** BEGIN Given data **

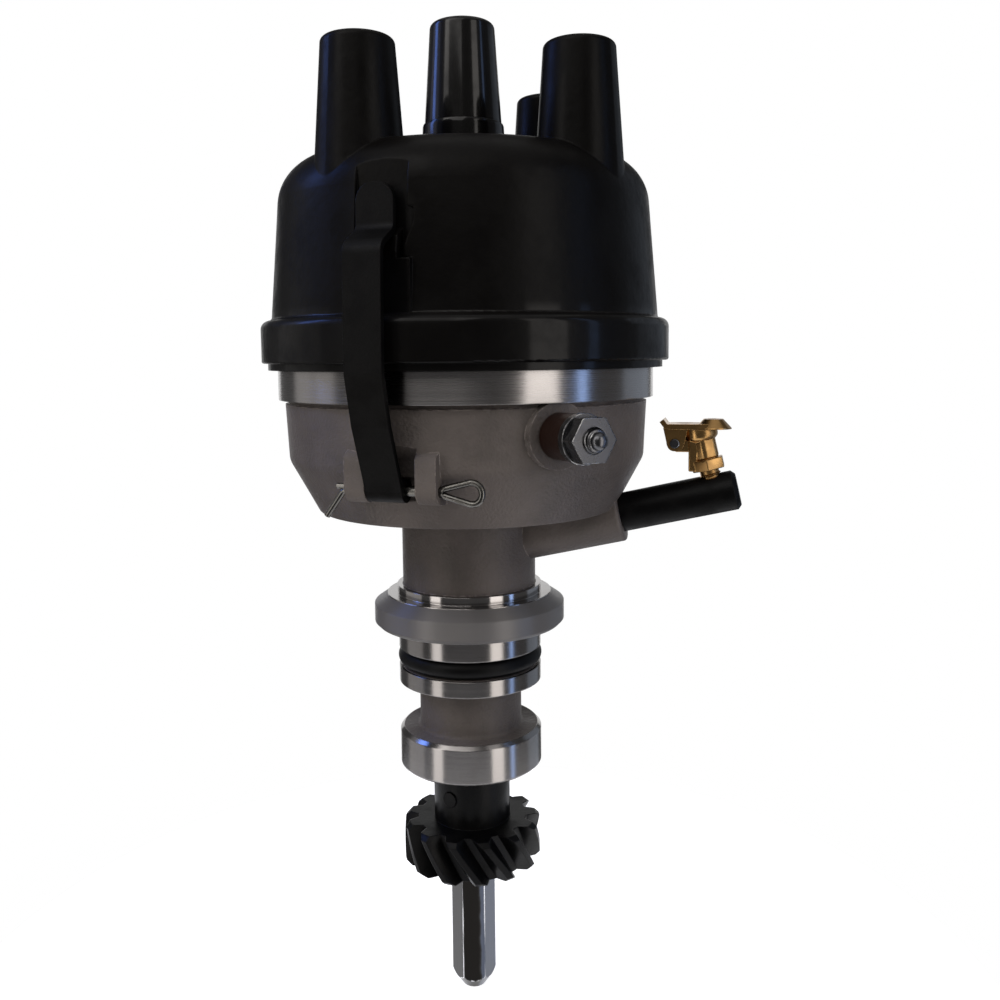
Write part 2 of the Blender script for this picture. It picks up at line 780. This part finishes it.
def settle(piece: Piece) -> Piece:
    """Applies a piece's place, merges doubles, turns faces outwards and smooths it.

    Args:
        piece: the new piece.

    Returns:
        The same piece.
    """
    pick(piece)
    bpy.ops.object.transform_apply(location=True, rotation=True, scale=True)
    with editing("SELECT"):
        bpy.ops.mesh.remove_doubles(threshold=0.001 * MM)
        bpy.ops.mesh.normals_make_consistent(inside=False)
    bpy.ops.object.shade_smooth_by_angle(angle=math.radians(SMOOTH_BELOW_DEG))
    return piece


def finish_piece(piece: Piece, name: str, body: str, slot: str, palette: Palette,
                 finish: str | None = None) -> Piece:
    """Names a settled piece, gives it a body, a slot and a finish.

    Args:
        piece: the settled piece.
        name: its name.
        body: the body it moves with.
        slot: the record's material slot.
        palette: the finishes.
        finish: a finish other than the slot's own.

    Returns:
        The same piece.
    """
    piece.name = name
    piece.data.name = name
    palette.dress(piece, finish or slot)
    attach(piece, body)
    LOG.info("%s rides on %s", name, body)
    return piece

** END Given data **

Everything from the first line of the material through the line containing "and a finish." is to be printed exactly; lines after that are to be left out.

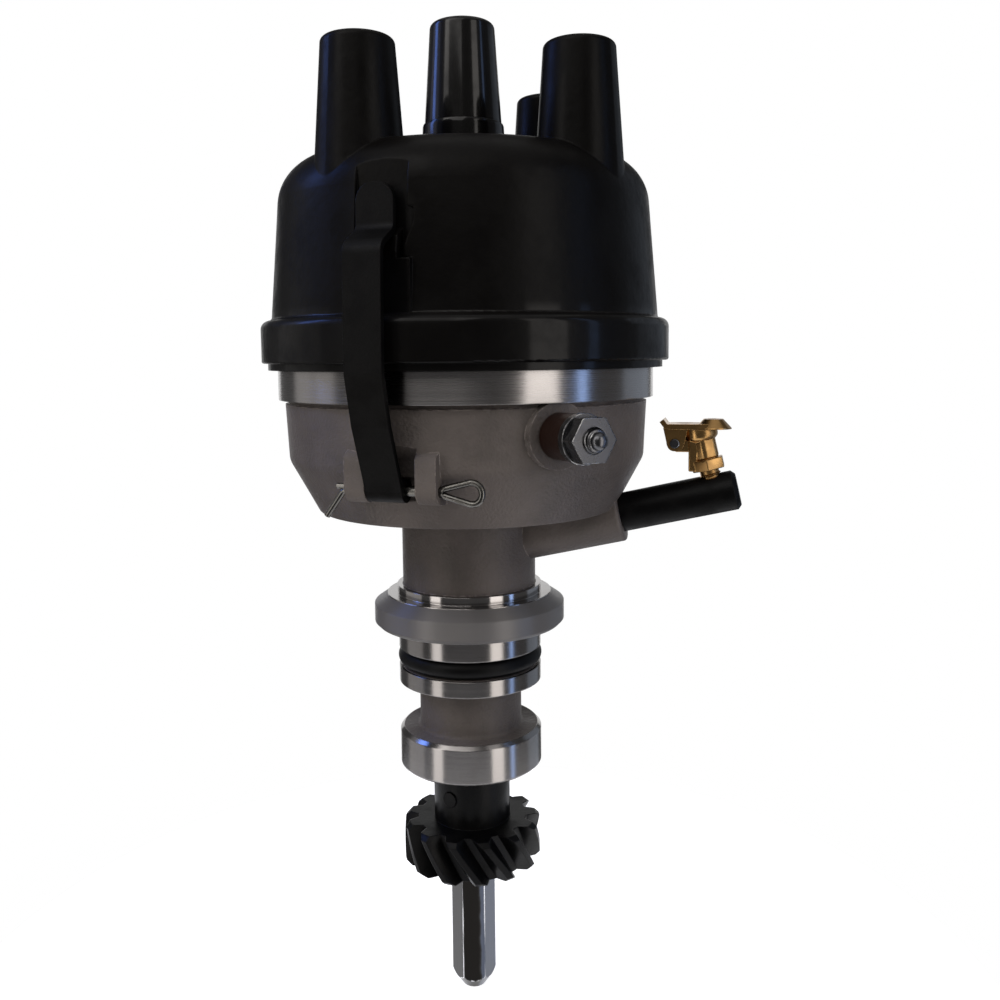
Write part 2 of the Blender script for this picture. It picks up at line 780. This part finishes it.
def settle(piece: Piece) -> Piece:
    """Applies a piece's place, merges doubles, turns faces outwards and smooths it.

    Args:
        piece: the new piece.

    Returns:
        The same piece.
    """
    pick(piece)
    bpy.ops.object.transform_apply(location=True, rotation=True, scale=True)
    with editing("SELECT"):
        bpy.ops.mesh.remove_doubles(threshold=0.001 * MM)
        bpy.ops.mesh.normals_make_consistent(inside=False)
    bpy.ops.object.shade_smooth_by_angle(angle=math.radians(SMOOTH_BELOW_DEG))
    return piece


def finish_piece(piece: Piece, name: str, body: str, slot: str, palette: Palette,
                 finish: str | None = None) -> Piece:
    """Names a settled piece, gives it a body, a slot and a finish.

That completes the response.